The next efficiency frontier

The desalination industry spent two decades optimising membranes. The results were transformative: energy consumption fell from roughly 20 kWh/m³ in the 1970s to around 2.0 to 2.5 kWh/m³ for the RO stage in best-in-class plants today. The thermodynamic floor is approximately 1.07 kWh/m³. The remaining gap will not be closed by better membranes alone. It will be closed by better decisions about how to use them, decisions about pressure, flow, cleaning timing, and energy scheduling made thousands of times a day, optimised continuously against changing conditions.

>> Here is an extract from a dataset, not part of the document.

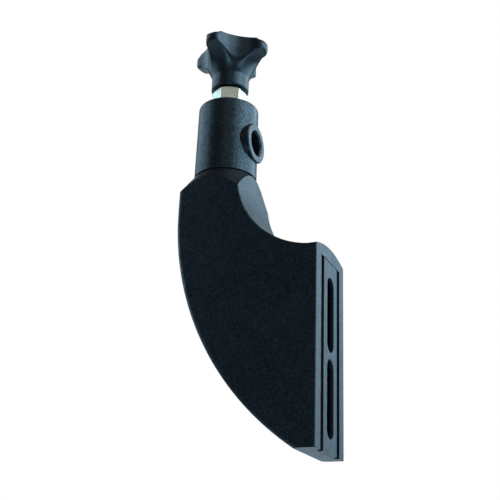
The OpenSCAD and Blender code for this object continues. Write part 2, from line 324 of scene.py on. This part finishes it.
def lobe_plan(angle, draft):
    """Radius of the knob's plan, taken in by draft: round tips joined by hollow flanks."""
    half = math.pi / LOBES
    tip_at = KNOB_R - LOBE_R
    inner = WAIST_R - LOBE_R
    reach = (tip_at ** 2 - inner ** 2) / (2 * math.cos(half) * tip_at - 2 * inner)
    lobe = LOBE_R - draft
    hollow = reach - WAIST_R + draft
    hollow_at = Vector((reach * math.cos(half), reach * math.sin(half)))
    touch = (Vector((tip_at, 0)) - hollow_at).normalized() * hollow + hollow_at
    a = abs((angle - KNOB_TURN + half) % (2 * half) - half)
    if a < abs(math.atan2(touch.y, touch.x)):
        return tip_at * math.cos(a) + math.sqrt(lobe ** 2 - (tip_at * math.sin(a)) ** 2)
    off = reach * math.sin(half - a)
    return reach * math.cos(half - a) - math.sqrt(hollow ** 2 - off ** 2)


def knob_outline(z, height):
    """Radius of the knob's turned outline at a height above its foot."""
    span = Vector((KNOB_R - HUB_R, FLARE_TOP - HUB_H))
    off = math.sqrt(FLARE_R ** 2 - span.length_squared / 4) / span.length
    at = Vector((HUB_R, HUB_H)) + span / 2 + Vector((span.y, -span.x)) * off
    tip_at = KNOB_R - TIP_R
    if z <= HUB_H:
        flare = HUB_R
    elif z - at.y < FLARE_R:
        flare = at.x - math.sqrt(FLARE_R ** 2 - (z - at.y) ** 2)
    else:
        flare = KNOB_R
    dome = math.sqrt(max(0, 2 * DOME_R * (height - z)))
    round_tip = TIP_R ** 2 - (z - TIP_Z) ** 2
    bulge = tip_at + math.sqrt(round_tip) if round_tip > 0 else 0
    return max(min(flare, tip_at, dome), min(bulge, dome))


def knob_heights(height):
    """Heights of the knob's rows above its foot: lip, hub, flanks and dome."""
    rows = [0.0] + [HUB_LIP * (1 - math.cos(math.radians(a))) for a in LIP_ANGLES]
    rows += [HUB_LIP + (HUB_H - HUB_LIP) * i / HUB_ROWS for i in range(1, HUB_ROWS + 1)]
    rows += [HUB_H + (DOME_FROM - HUB_H) * i / FLANK_ROWS for i in range(1, FLANK_ROWS + 1)]
    dome_radii = [KNOB_R * (1 - i / DOME_ROWS) for i in range(2, DOME_ROWS)]
    dome = [height - r * r / 2 / DOME_R for r in dome_radii]
    return rows + [z for z in dome if z > DOME_FROM]


def make_knob():
    """The star knob: its turned outline cut to the plan of its lobes, with the creases softened."""
    low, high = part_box("star_knob")
    height = high[2] - low[2] - HEADROOM
    rows = []
    for z in knob_heights(height):
        outline = knob_outline(z, height)
        if z < HUB_LIP:
            outline -= HUB_LIP - math.sqrt(max(0, HUB_LIP ** 2 - (HUB_LIP - z) ** 2))
        draft = max(0, DRAFT_TOP - z) * DRAFT

        def radius(a, outline=outline, draft=draft):
            return soft_min(lobe_plan(a, draft), outline, CREASE)
        rows.append((low[2] + z, radius))
    return turned("knob_skin", rows, KNOB_COLUMNS)


STUD_R, STUD_POINT = 4.98 * MM, 0.8 * MM
THREAD_PITCH, THREAD_DEPTH = 1.5 * MM, 0.9 * MM
CREST_SHARE, FLANK_SHARE = 0.125, 0.625               # of the pitch
THREAD_ROWS = 12                                      # to a turn
THREAD_INTO_KNOB, THREAD_RUNOUT = 3 * MM, 0.2 * MM
COLLAR_R, COLLAR_UP, COLLAR_H = 7.5 * MM, 18.0 * MM, 3.0 * MM
COLLAR_STEP = 0.05 * MM
STUD_COLUMNS = 64


def make_stud():
    """The clamp screw with its right-hand thread, and the collar that anchors it in the knob."""
    low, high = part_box("clamp_screw")
    knob_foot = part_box("star_knob")[0][2]
    thread_end = knob_foot + THREAD_INTO_KNOB
    rows = []
    steps = THREAD_ROWS * int((thread_end - low[2]) / THREAD_PITCH)
    for i in range(steps + 1):
        z = low[2] + (thread_end - low[2]) * i / steps
        crest = STUD_R - max(0, STUD_POINT - (z - low[2]))

        def thread(a, z=z, crest=crest):
            phase = (z / THREAD_PITCH - a / (2 * math.pi)) % 1
            flank = min(1, max(0, (abs(phase - 0.5) * 2 - CREST_SHARE) / FLANK_SHARE))
            return min(crest, STUD_R - THREAD_DEPTH * flank)
        rows.append((z, thread))
    collar = knob_foot + COLLAR_UP - COLLAR_H
    shank = ((thread_end + THREAD_RUNOUT, STUD_R), (collar, STUD_R),
             (collar + COLLAR_STEP, COLLAR_R), (high[2] - COLLAR_STEP, COLLAR_R))
    rows += [(z, lambda a, r=r: r) for z, r in shank]
    return turned("stud_thread", rows, STUD_COLUMNS)


knob = make_knob()
stud = make_stud()
for piece, node in ((knob, "star_knob"), (stud, "clamp_screw")):
    dress(piece, SLOT_OF[node])
    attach(piece, "knob")
    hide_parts(node)

for node, obj in NODES.items():
    dress(obj, SLOT_OF[node])


# ---------------------------------------------------------------- camera and studio

CAMERA_PLACE = Vector((0.3728, 0.1267, -0.1054))
CAMERA_FORWARD = Vector((-0.84427, -0.38038, 0.37752))
CAMERA_RIGHT = Vector((-0.39714, 0.91706, 0.03586))
CAMERA_FOV = 31.15                     # degrees, both ways
CAMERA_SHIFT = (-0.002, -0.0184)
ROOM_GLOW = 0.07                       # light that reaches the object from the room itself
FLOOR_HALF, FLOOR_DROP = 0.9, 0.34     # metres, the second one below the object


def make_camera():
    """A camera at the angle and distance of the photograph."""
    data = bpy.data.cameras.new("photo_camera")
    data.sensor_width = 36.0
    data.lens = data.sensor_width / 2 / math.tan(math.radians(CAMERA_FOV / 2))
    data.shift_x, data.shift_y = CAMERA_SHIFT
    data.clip_start, data.clip_end = 0.01, 50.0
    cam = bpy.data.objects.new("photo_camera", data)
    bpy.context.scene.collection.objects.link(cam)
    right = CAMERA_RIGHT.normalized()
    back = -CAMERA_FORWARD.normalized()
    up = back.cross(right).normalized()
    turn = Matrix((right, up, back)).transposed()
    cam.matrix_world = Matrix.Translation(CAMERA_PLACE) @ turn.to_4x4()
    bpy.context.scene.camera = cam


def soft_light(name, toward, distance, size, power, tint):
    """A softbox of that size in metres and power in watts, placed beside the object and facing it."""
    low, high = CAD_BOX
    centre = (Vector(low) + Vector(high)) / 2
    data = bpy.data.lights.new(name, "AREA")
    data.shape = "RECTANGLE"
    data.size, data.size_y = size
    data.energy = power
    data.color = tint
    lamp = bpy.data.objects.new(name, data)
    direction = Vector(toward).normalized()
    lamp.location = centre + direction * distance
    lamp.rotation_euler = direction.to_track_quat("Z", "Y").to_euler()
    lamp.visible_camera = False
    bpy.context.scene.collection.objects.link(lamp)


def make_studio():
    """Soft daylight from all sides on a white background."""
    cool, plain = (0.60, 0.84, 1.0), (0.95, 1.0, 0.92)
    soft_light("window_right", (-0.50, 0.86, 0.40), 0.95, (1.45, 0.95), 14.5, cool)
    soft_light("window_front_right", (0.36, 0.94, 0.62), 1.0, (0.55, 0.60), 1.3, cool)
    soft_light("window_left", (0.15, -0.99, 0.42), 0.95, (1.05, 0.95), 5.0, cool)
    soft_light("window_behind", (-0.91, -0.41, 0.35), 1.0, (0.9, 0.9), 2.0, cool)
    soft_light("low_behind", (-0.75, -0.35, -0.36), 1.0, (0.8, 0.8), 1.8, cool)
    soft_light("above_camera", (0.91, 0.41, 0.85), 1.1, (0.60, 0.60), 0.42, plain)
    soft_light("by_camera", (0.88, 0.22, -0.40), 0.65, (0.20, 0.20), 0.8, cool)
    soft_light("low_right", (0.25, 0.90, -0.28), 0.85, (0.35, 0.30), 1.3, cool)
    soft_light("overhead", (0.12, 0.60, 0.79), 1.0, (0.8, 0.8), 3.4, plain)

    world = bpy.data.worlds.new("studio")
    bpy.context.scene.world = world
    world.use_nodes = True
    nodes, links = world.node_tree.nodes, world.node_tree.links
    seen = nodes["Background"]
    seen.inputs["Color"].default_value = (1, 1, 1, 1)
    dim = nodes.new("ShaderNodeBackground")
    dim.inputs["Color"].default_value = (1, 1, 1, 1)
    dim.inputs["Strength"].default_value = ROOM_GLOW
    path = nodes.new("ShaderNodeLightPath")
    choose = nodes.new("ShaderNodeMixShader")
    links.new(path.outputs["Is Camera Ray"], choose.inputs["Fac"])
    links.new(dim.outputs["Background"], choose.inputs[1])
    links.new(seen.outputs["Background"], choose.inputs[2])
    links.new(choose.outputs["Shader"], nodes["World Output"].inputs["Surface"])
    bpy.context.scene.view_settings.view_transform = "Standard"


def make_floor():
    """A plain pale floor well under the bracket, with a faint unevenness."""
    level = CAD_BOX[0][2] - FLOOR_DROP
    half = FLOOR_HALF
    bm = bmesh.new()
    bm.faces.new([bm.verts.new((x, y, level)) for x, y in
                  ((-half, -half), (half, -half), (half, half), (-half, half))])
    mesh = bpy.data.meshes.new("floor")
    bm.to_mesh(mesh)
    bm.free()
    floor = bpy.data.objects.new("floor", mesh)
    bpy.context.scene.collection.objects.link(floor)
    s = Shader("pale_floor")
    s.use("Base Color", s.tones(s.noise(3, 3), (0.88, 0.84, 0.80), (0.93, 0.89, 0.85)))
    s.use("Roughness", s.spread(s.noise(8, 3), 0.6, 0.8))
    mesh.materials.append(s.material)


make_camera()
make_studio()
make_floor()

Reinforcement learning is the only class of AI designed specifically to improve through trial-and-error interaction with its environment. The field's readiness level for desalination currently sits between Technology Readiness Level (TRL) 2 and 3, with the Korean MARL study reaching TRL 4 through calibration against real plant data. The jump to a pilot demonstration requires solving the reality gap, establishing a credible safety architecture, and finding an operator willing to go first. As Sadrzadeh puts it, the transition will not be a leap. It will be "a carefully guided evolution."

The first operator to run a reinforcement learning agent in production will not just save energy. They will redefine what it means to operate a plant.